— Exercise instructions —
In the listing below, find the line with "import math", then repeat exactly every line from the top through that one.

— CAD and scene scripts —
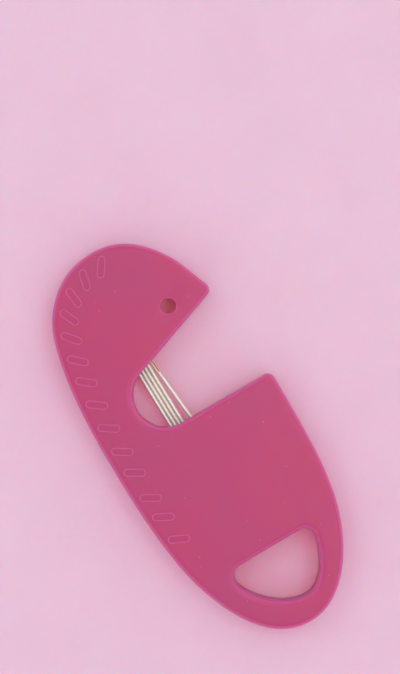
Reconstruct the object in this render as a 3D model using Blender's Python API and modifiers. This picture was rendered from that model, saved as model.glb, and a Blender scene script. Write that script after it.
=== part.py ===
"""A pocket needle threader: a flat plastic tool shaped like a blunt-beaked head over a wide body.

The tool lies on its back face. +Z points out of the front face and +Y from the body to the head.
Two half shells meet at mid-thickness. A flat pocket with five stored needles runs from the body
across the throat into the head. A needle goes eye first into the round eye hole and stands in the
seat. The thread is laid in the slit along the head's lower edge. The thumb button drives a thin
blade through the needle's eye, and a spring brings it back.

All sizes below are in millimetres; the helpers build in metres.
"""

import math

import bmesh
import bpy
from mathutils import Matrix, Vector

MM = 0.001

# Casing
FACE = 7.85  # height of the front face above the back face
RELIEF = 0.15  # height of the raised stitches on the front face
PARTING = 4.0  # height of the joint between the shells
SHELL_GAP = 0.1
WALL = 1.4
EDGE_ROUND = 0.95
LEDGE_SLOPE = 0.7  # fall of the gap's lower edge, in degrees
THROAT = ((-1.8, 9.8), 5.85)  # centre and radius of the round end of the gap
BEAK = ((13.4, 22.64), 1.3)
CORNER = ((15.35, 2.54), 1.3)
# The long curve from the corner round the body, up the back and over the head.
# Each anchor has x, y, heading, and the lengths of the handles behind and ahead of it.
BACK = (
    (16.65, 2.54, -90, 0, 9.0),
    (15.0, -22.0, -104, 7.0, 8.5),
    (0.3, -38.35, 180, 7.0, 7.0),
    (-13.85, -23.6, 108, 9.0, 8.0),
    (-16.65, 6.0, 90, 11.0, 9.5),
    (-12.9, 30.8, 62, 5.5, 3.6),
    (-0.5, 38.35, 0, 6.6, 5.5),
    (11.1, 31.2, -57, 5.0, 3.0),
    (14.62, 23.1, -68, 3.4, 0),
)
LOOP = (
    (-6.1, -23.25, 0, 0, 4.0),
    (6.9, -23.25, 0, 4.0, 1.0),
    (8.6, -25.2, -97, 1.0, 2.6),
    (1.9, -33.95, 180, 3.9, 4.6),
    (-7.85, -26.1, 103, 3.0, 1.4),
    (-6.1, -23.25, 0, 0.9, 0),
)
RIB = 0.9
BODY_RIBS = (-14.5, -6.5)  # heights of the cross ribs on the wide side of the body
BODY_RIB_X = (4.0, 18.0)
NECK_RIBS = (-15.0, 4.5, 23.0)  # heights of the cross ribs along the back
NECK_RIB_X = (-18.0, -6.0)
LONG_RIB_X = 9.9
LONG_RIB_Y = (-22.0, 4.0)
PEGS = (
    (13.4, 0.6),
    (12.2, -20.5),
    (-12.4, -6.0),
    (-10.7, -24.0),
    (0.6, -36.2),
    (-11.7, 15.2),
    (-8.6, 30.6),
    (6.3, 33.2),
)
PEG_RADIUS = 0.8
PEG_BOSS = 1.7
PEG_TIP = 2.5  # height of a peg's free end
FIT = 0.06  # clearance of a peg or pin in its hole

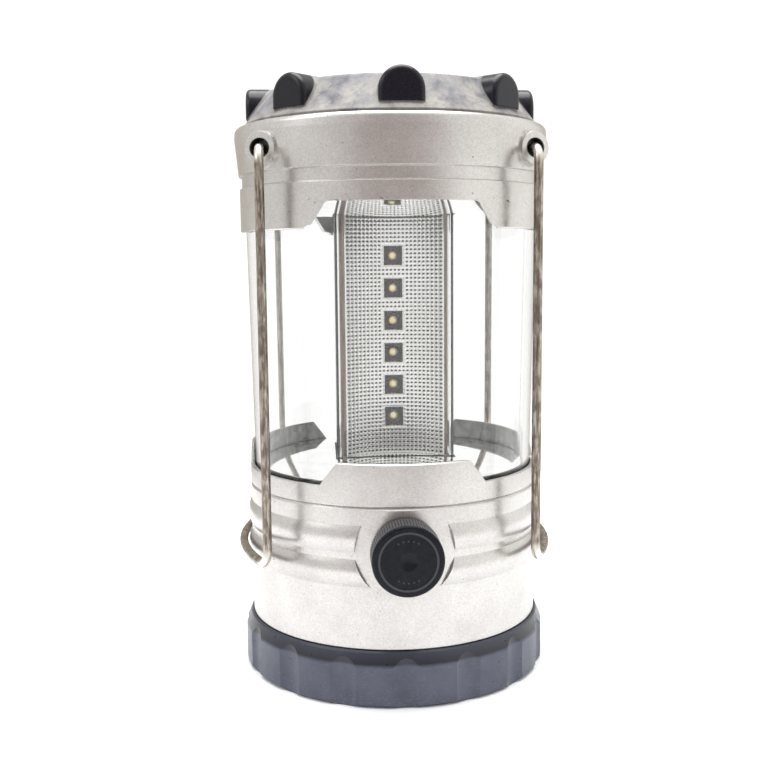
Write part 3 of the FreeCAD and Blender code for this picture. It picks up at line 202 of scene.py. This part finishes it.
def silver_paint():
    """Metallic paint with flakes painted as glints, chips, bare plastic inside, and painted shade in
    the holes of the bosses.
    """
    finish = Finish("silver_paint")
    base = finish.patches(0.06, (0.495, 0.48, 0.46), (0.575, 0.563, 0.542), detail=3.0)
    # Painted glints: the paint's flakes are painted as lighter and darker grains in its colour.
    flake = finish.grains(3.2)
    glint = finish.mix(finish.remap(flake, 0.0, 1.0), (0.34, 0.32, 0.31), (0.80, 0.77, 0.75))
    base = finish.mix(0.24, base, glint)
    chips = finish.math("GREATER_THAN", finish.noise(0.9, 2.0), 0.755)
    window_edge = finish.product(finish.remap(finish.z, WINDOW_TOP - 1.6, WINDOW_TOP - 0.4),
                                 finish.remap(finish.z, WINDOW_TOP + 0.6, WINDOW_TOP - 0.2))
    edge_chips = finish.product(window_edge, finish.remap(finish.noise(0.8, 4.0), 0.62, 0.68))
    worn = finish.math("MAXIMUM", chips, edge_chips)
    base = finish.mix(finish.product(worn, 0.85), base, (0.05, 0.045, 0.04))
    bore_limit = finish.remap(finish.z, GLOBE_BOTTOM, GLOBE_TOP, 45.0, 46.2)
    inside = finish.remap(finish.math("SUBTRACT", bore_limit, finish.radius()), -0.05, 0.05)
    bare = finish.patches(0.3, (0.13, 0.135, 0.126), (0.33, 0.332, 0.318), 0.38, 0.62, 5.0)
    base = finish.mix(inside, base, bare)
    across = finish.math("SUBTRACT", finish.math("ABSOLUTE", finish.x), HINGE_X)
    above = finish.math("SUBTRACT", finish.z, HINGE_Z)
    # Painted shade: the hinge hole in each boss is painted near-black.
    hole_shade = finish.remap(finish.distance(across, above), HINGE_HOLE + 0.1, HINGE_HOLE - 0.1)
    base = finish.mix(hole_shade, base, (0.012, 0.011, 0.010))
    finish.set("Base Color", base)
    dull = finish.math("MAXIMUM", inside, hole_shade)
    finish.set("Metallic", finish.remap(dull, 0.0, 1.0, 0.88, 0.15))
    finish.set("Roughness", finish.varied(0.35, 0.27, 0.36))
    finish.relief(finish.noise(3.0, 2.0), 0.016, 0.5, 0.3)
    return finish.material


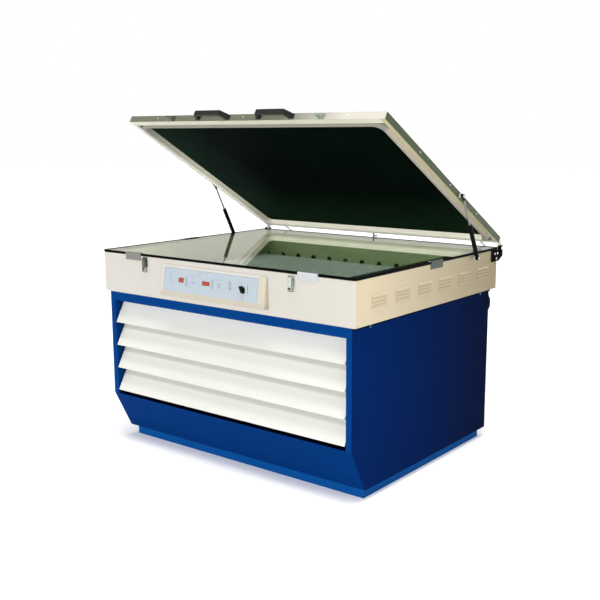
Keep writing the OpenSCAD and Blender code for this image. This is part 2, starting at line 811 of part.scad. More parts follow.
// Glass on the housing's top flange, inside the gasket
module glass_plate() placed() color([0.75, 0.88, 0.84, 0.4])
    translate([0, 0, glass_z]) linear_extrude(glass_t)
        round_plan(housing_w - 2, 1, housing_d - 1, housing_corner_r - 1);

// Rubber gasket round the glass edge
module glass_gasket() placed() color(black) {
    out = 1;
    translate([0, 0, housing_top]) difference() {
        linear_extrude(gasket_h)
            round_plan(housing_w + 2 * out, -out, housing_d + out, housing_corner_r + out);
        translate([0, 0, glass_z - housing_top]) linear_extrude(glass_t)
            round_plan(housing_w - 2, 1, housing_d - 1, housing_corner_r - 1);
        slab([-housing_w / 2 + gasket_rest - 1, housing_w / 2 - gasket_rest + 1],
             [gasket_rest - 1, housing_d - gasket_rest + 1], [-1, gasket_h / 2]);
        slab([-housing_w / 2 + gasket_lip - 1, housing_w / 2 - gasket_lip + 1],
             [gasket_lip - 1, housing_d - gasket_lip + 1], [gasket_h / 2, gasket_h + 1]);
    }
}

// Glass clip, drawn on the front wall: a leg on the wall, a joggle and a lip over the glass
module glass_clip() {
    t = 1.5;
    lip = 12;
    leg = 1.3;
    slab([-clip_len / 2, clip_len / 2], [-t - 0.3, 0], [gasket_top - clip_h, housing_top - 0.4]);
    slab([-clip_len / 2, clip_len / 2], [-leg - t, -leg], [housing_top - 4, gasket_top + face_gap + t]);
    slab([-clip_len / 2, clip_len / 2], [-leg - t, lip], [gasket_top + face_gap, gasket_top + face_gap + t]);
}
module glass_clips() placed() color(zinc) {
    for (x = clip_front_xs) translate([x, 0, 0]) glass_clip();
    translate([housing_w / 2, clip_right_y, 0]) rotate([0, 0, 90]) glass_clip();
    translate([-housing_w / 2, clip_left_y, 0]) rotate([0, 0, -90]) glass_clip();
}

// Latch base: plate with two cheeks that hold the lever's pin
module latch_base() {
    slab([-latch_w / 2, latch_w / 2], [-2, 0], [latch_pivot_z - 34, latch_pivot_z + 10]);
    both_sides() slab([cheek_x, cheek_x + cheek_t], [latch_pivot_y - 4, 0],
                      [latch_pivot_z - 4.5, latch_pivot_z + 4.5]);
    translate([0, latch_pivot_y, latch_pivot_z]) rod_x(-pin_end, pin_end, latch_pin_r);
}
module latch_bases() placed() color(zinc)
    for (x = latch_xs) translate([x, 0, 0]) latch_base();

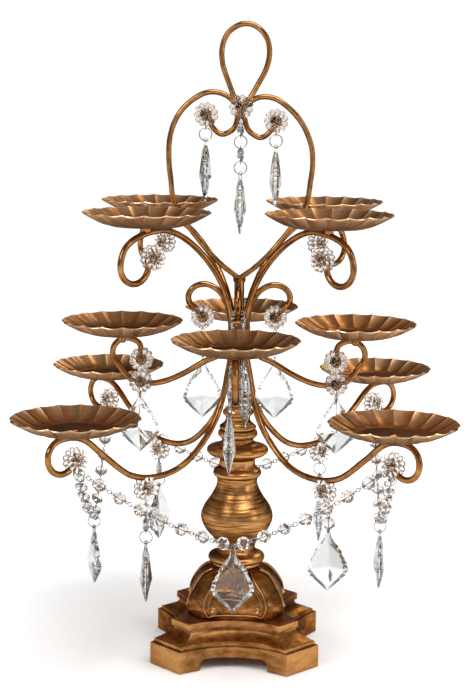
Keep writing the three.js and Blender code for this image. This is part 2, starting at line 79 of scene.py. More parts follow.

— Reply —
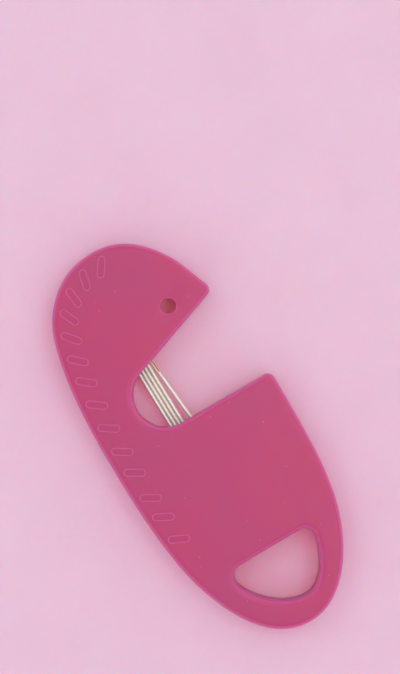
Reconstruct the object in this render as a 3D model using Blender's Python API and modifiers. This picture was rendered from that model, saved as model.glb, and a Blender scene script. Write that script after it.
=== part.py ===
"""A pocket needle threader: a flat plastic tool shaped like a blunt-beaked head over a wide body.

The tool lies on its back face. +Z points out of the front face and +Y from the body to the head.
Two half shells meet at mid-thickness. A flat pocket with five stored needles runs from the body
across the throat into the head. A needle goes eye first into the round eye hole and stands in the
seat. The thread is laid in the slit along the head's lower edge. The thumb button drives a thin
blade through the needle's eye, and a spring brings it back.

All sizes below are in millimetres; the helpers build in metres.
"""

import math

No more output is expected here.